Now , with only three months to go to April 2015, the wall is down
The big kid at the back of the class has kicked down the playground wall. We are staring out into the fields and wondering whether we dare go play there. Many of us won’t want to . at least without a teacher, without some kind of map, without some means of transport.
Dare we play there?
In 2015 we must help people to play in the big field, they do not have to stay behind the wall any longer.
We need to get people to engage with that big field- to take some control of their money and look at their options
We need to get people to understand what those options mean to them
And we need to give them the chance to do what they like, whether to run free in the field or stay where they are, maybe provide them with some new options which let them do both.

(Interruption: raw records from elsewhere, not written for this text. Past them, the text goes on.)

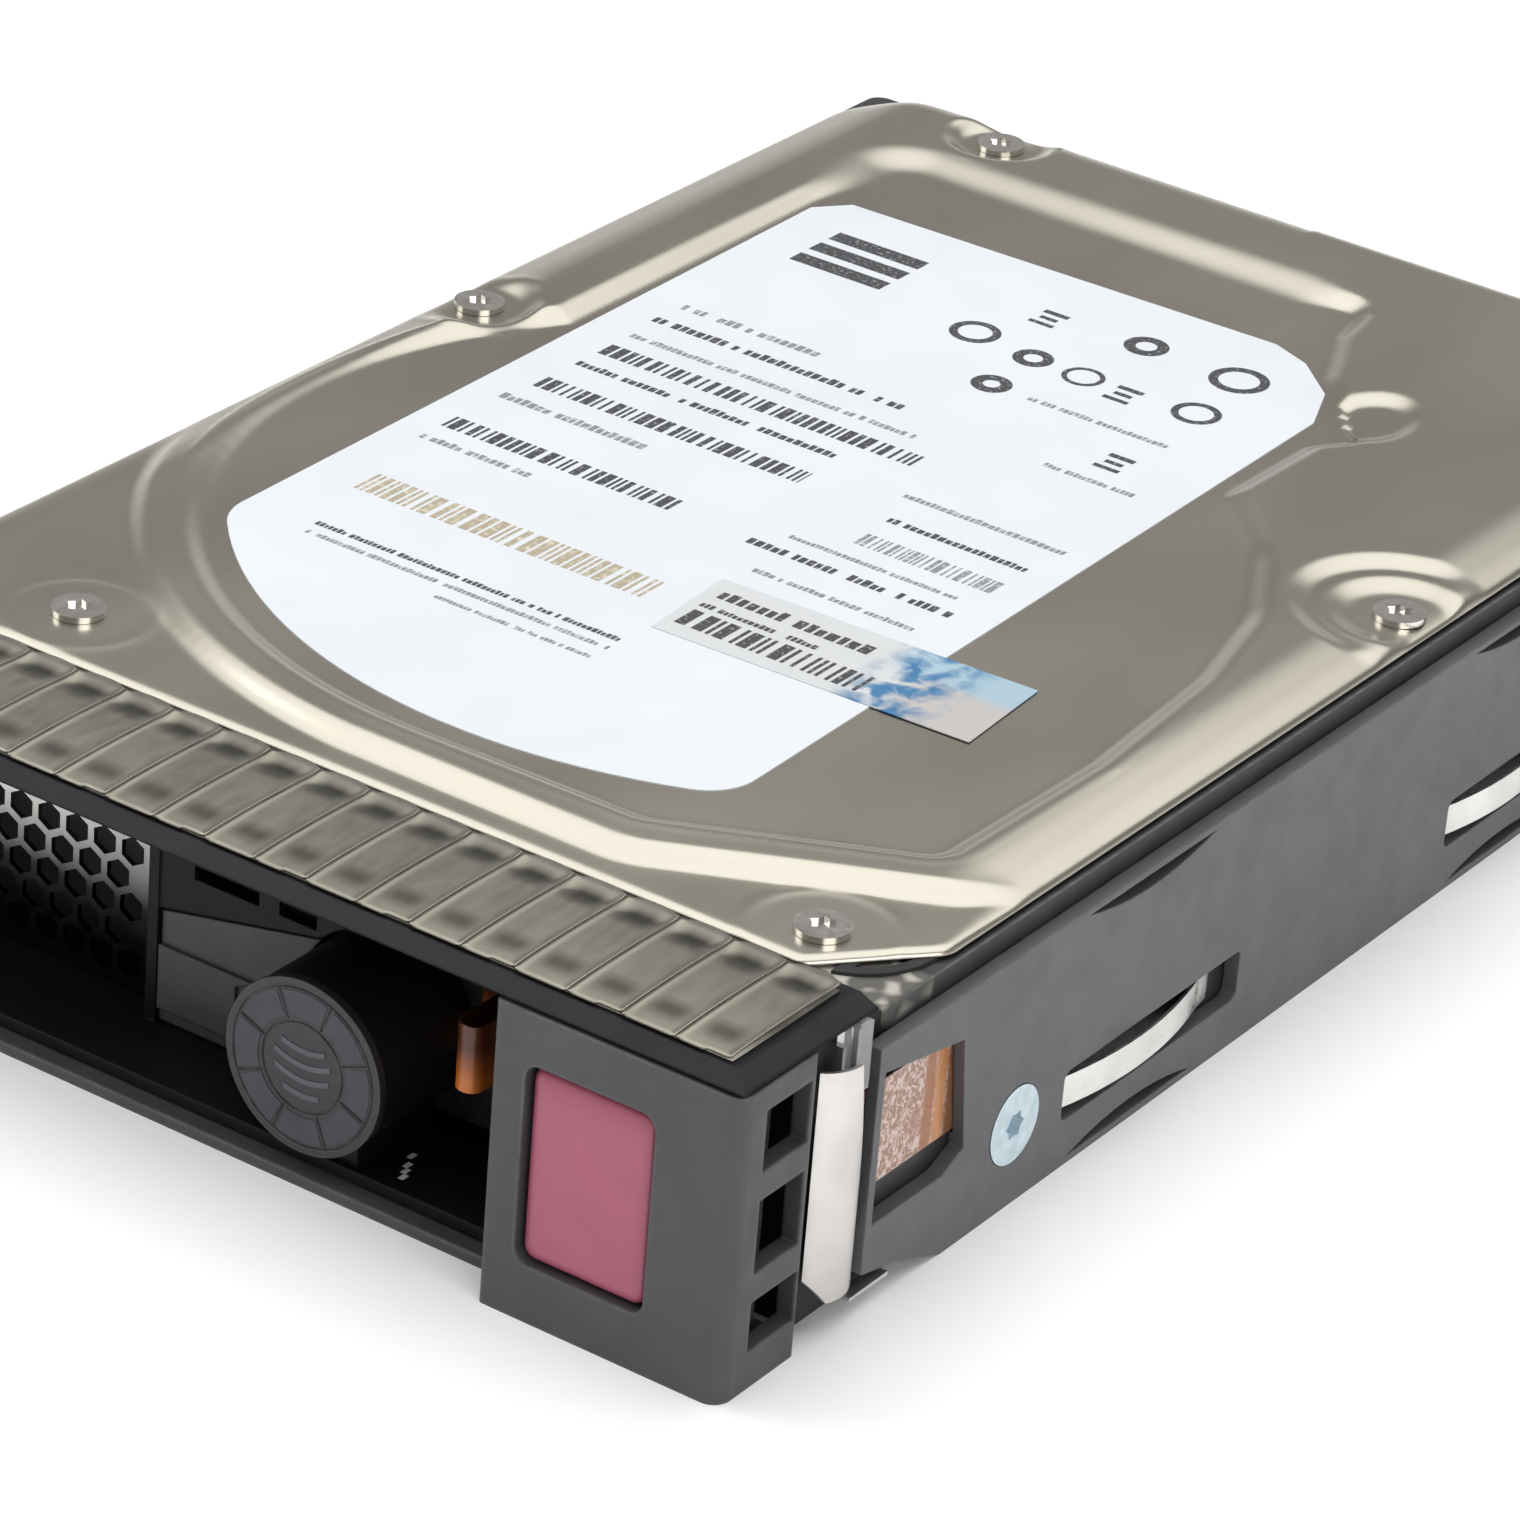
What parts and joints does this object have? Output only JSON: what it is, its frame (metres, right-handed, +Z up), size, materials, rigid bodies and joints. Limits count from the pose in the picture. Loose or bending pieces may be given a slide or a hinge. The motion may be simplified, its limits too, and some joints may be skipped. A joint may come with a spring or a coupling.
{
  "type": "hard disk drive",
  "caption": "Low box-shaped disk drive in a slide-in server carrier, with a front vent window, round indicator, ejector lever and release button.",
  "frame": {"origin": "middle of the carrier's base, at the bottom centre of its bounding box", "axes": "+X to the right seen from the front, +Y towards the rear connector, +Z up; the front faces -Y"},
  "size_m": [0.1058, 0.1686, 0.0283],
  "materials": {
    "cast_aluminium": "cast satin",
    "cover_steel": "satin pressed steel, warm grey",
    "gasket_rubber": "matte",
    "screw_steel": "bright machined",
    "zinc_screw": "pale blue zinc",
    "bearing_steel": "ground",
    "lamination_steel": "laminated",
    "copper_winding": "enamelled copper wire",
    "hub_aluminium": "turned",
    "magnet_nickel": "nickel plated",
    "platter_mirror": "polished",
    "arm_aluminium": "machined",
    "spring_steel": "bright",
    "slider_ceramic": "ground",
    "yoke_steel": "nickel plated",
    "ramp_plastic": "satin",
    "bumper_rubber": "matte",
    "amber_flex": "polyimide film over copper",
    "filter_fabric": "non-woven",
    "black_plastic": "satin moulded",
    "board_laminate": "solder mask",
    "chip_epoxy": "moulded",
    "connector_plastic": "moulded",
    "label_paper": "satin film",
    "sticker_paper": "satin film",
    "rail_plastic": "satin moulded grey",
    "grille_steel": "bright punched sheet",
    "bracket_plastic": "satin",
    "lens_plastic": "smoked translucent",
    "clear_plastic": "clear moulded",
    "finger_steel": "stainless spring strip",
    "side_strip_steel": "bright spring strip",
    "contact_block_plastic": "moulded",
    "lever_plastic": "satin moulded dark grey",
    "button_plastic": "satin maroon"
  },
  "bodies": {
    "carrier": {"base_casting": "cast_aluminium", "top_cover": "cover_steel", "cover_gasket": "gasket_rubber", "cover_screws": "screw_steel", "bearing_sleeve": "bearing_steel", "stator_core": "lamination_steel", "stator_windings": "copper_winding", "pivot_shaft": "bearing_steel", "pivot_bearings": "bearing_steel", "lower_yoke": "yoke_steel", "upper_yoke": "yoke_steel", "voice_coil_magnets": "magnet_nickel", "yoke_posts": "yoke_steel", "load_ramp": "ramp_plastic", "park_magnet": "magnet_nickel", "crash_stops": "bumper_rubber", "head_flex": "amber_flex", "flex_connector": "connector_plastic", "recirculation_filter": "filter_fabric", "breather_filter": "filter_fabric", "circuit_board": "board_laminate", "board_chips": "chip_epoxy", "board_screws": "screw_steel", "rear_connector": "connector_plastic", "main_label": "label_paper", "small_label": "sticker_paper", "right_rail": "rail_plastic", "left_rail": "rail_plastic", "right_rail_springs": "spring_steel", "left_rail_springs": "spring_steel", "mounting_screws": "zinc_screw", "bezel_body": "black_plastic", "vent_grille": "grille_steel", "ring_bracket": "bracket_plastic", "ring_barrel": "black_plastic", "activity_ring_lens": "lens_plastic", "indicator_board": "board_laminate", "flex_circuit": "amber_flex", "light_pipe": "clear_plastic", "emi_top_strip": "finger_steel", "emi_side_strips": "side_strip_steel", "rear_contact_block": "contact_block_plastic", "lever_hinge_pin": "bearing_steel", "lever_spring": "spring_steel"},
    "spindle": {"spindle_hub": "hub_aluminium", "rotor_magnet": "magnet_nickel", "platter_1": "platter_mirror", "platter_2": "platter_mirror", "platter_3": "platter_mirror", "platter_spacers": "hub_aluminium", "disk_clamp": "hub_aluminium", "clamp_screws": "screw_steel"},
    "actuator": {"actuator_block": "arm_aluminium", "suspensions": "spring_steel", "head_sliders": "slider_ceramic", "voice_coil": "copper_winding"},
    "lever": {"ejector_lever": "lever_plastic", "button_spring": "spring_steel"},
    "button": {"release_button": "button_plastic"}
  },
  "joints": [
    {"name": "lever_hinge", "type": "hinge", "parent": "carrier", "child": "lever", "pos_m": [-0.0472, -0.07765, 0.013], "axis": [0, 0, -1], "range_deg": [0, 50]},
    {"name": "button_press", "type": "slide", "parent": "lever", "child": "button", "axis": [0, 1, 0], "range_m": [0, 0.0015], "stiffness_N_per_m": 400, "springref_m": -0.001, "deforming": ["button_spring"]},
    {"name": "spindle_spin", "type": "hinge", "parent": "carrier", "child": "spindle", "pos_m": [0, -0.01125, 0.014], "axis": [0, 0, 1], "continuous": true},
    {"name": "arm_swing", "type": "hinge", "parent": "carrier", "child": "actuator", "pos_m": [0.02, 0.04625, 0.0156], "axis": [0, 0, 1], "range_deg": [0, 33]}
  ]
}
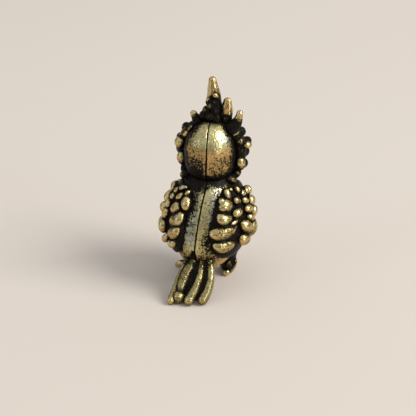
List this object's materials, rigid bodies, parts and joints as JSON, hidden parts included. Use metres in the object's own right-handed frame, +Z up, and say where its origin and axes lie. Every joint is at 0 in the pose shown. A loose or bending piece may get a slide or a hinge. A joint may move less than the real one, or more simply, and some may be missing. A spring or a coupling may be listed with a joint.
{
  "type": "brass owl figurine",
  "caption": "Small standing owl of antique brass with a tall lopsided crest, knobbly ruff, feathered wings and a ribbed tail that props it up.",
  "frame": {"origin": "on the table, under the middle of the owl's outer box", "axes": "+Z up, -Y the way the owl faces, +X its own left side"},
  "size_m": [0.0167, 0.0206, 0.0349],
  "materials": {
    "brass_smooth": "antique brass, rubbed bright on the crown and back, pitted, with near-black patina in the pits and along the joints",
    "brass_raised": "antique brass, polished golden on the raised feathers, knobs and ribs, near-black patina in the grooves between them",
    "brass_tuft": "antique brass with golden tips and near-black patina round the foot of each tuft"
  },
  "bodies": {
    "root": {"left_body_shell": "brass_smooth", "right_body_shell": "brass_smooth", "left_head_shell": "brass_smooth", "right_head_shell": "brass_smooth", "neck_dowel": "brass_smooth", "left_wing": "brass_raised", "right_wing": "brass_raised", "breast_plate": "brass_raised", "tail": "brass_raised", "left_foot": "brass_raised", "right_foot": "brass_raised", "face_mask": "brass_raised", "left_eye": "brass_raised", "right_eye": "brass_raised", "beak": "brass_raised", "tall_tuft": "brass_tuft", "short_tuft": "brass_tuft"}
  },
  "joints": []
}
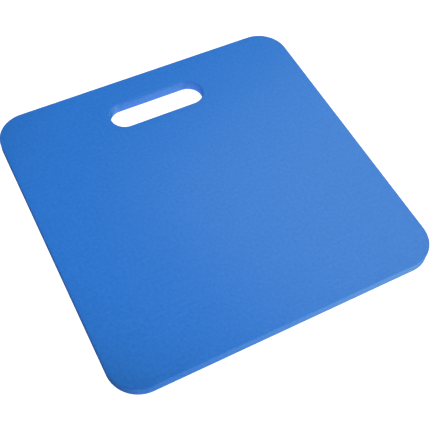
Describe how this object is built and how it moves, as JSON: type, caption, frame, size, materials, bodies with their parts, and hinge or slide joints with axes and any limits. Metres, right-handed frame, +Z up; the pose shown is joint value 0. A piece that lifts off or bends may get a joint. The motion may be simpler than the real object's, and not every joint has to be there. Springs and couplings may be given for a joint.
{
  "type": "kickboard float",
  "caption": "Square foam kickboard float with rounded corners and a hand slot near one edge, sealed in a satin dipped vinyl coat.",
  "frame": {"origin": "on the underside, at the middle of the board", "axes": "+Z up out of the deck; +Y towards the edge that the hand slot is near; +X to the right, along the slot"},
  "size_m": [0.4064, 0.4064, 0.0155],
  "materials": {
    "closed_cell_foam": "matte closed-cell foam, hidden under the coat",
    "blue_vinyl": "satin blue dipped vinyl with a faint grain"
  },
  "bodies": {
    "root": {"foam_core": "closed_cell_foam", "vinyl_coat": "blue_vinyl"}
  },
  "joints": []
}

A new world where things get done in real time
Yesterday I wrote the Pension PlayPen response to Government on its Retirement Income Market Study. It was fun, easy, on-line. I sent the submission in and got an email back from someone at the FCA within the hour, thanking me personally.
This is the new world, a world of immediate engagement, co-operation. It’s a world a millenium from the world of stakeholder pensions, of pension abstractions and paper statements.
Staring out
I am staring out across the English Channel from the Dorset coastline, dawn is breaking on the last ay of 2014. It is very calm and very beautiful.
Let’s hope that 2015 brings us good things.
Great blog Henry – I am sure in years to come 2015 will be seen to have been a “game-changer” for the world of pensions – just difficult to predict the result at the moment. Best wishes to you and the Playpen for 2015 -and of course to the glovers ( we eagles season ticket holders await another new dawn in 2015!)
Happy New Year Henry. All good thoughts.
You can already access the value of your pension plan on your phone. This assumes you have your pension with a provider with the appropriate App of course.